In an IT example, let's say experienced worker Alice writes a script that makes her job 10% faster - she can now produce 10% more websites, or fix 10% more computers, or administer 10% more servers, or 10% more whatever in the same time. The company may very well see fit to give her a nice raise, because she and all her coworkers are now producing 10% more output. She retires, and the company hires a new employee to replace her, Bob. Bob is producing 10% more output than they would have expected for an inexperienced new hire, thanks to Alice's script. Does that mean that Bob should therefore be paid 10% more? He's not working any harder than a new hire would have the year before - the tools are just better.
An increase in productivity for most companies means an increase in profit, nothing more. For any employees that are directly responsible for that increase in ways above and beyond what is expected of them in their normal duties, the company might provide a bonus or a raise. Beyond that, there's no reason that an increase in productivity should mean an increase in wages across the board.
Why is there an assumption that inflation-adjusted wages must rise, either in general (chart in parent) or in IT (article)? For an individual employee, sure, they should rise over time as they gain more experience.
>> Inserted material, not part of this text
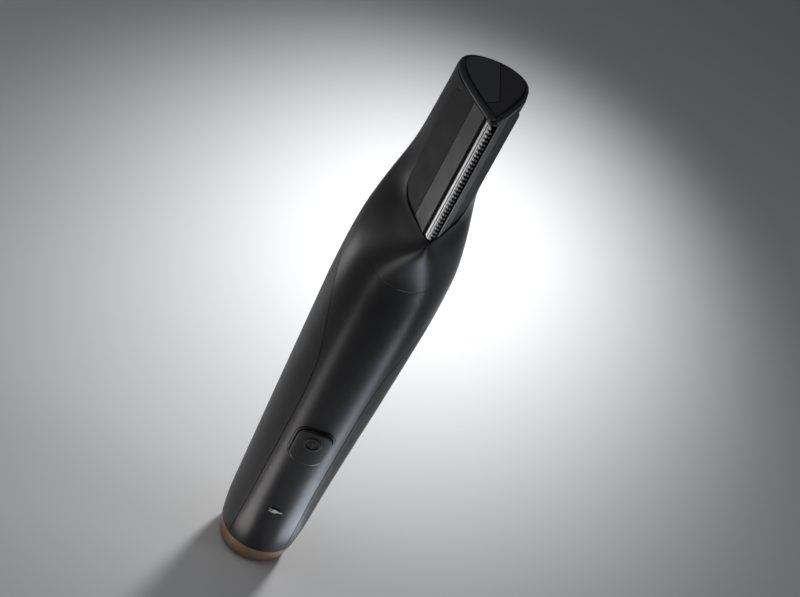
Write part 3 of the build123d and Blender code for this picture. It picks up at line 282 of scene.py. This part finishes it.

But for the population as a whole I'd expect it to stay constant; as employees get older they earn more, but some retire, and they are replaced by inexperienced workers just starting their careers, earning much less. Since the average experience of the workforce is remaining the same, why shouldn't the average wage remain the same?
What this seems to indicate more is that the supply and demand in the job market are fairly stable - thus wages are neither going up nor down.
I can see how some people would have that feeling. My paycheck roughly gets divided into thirds - 1/3 goes to taxes, 1/3 goes to retirement and other savings deducted directly from my paycheck, and 1/3 goes to my bank account, where it then pays for rent, a car payment, food, and a small amount of discretionary spending. Apart from the fact that I'm saving up for retirement, it feels very much like I have very little spare cash because I'm spending it all on my rent and groceries.
When I was a grad student, I was willing to live without a car, had no retirement savings, and paid much lower taxes, and thus lived on much less money. Honestly, no matter how much money you make, your expenses will generally balloon to match it, one way or another.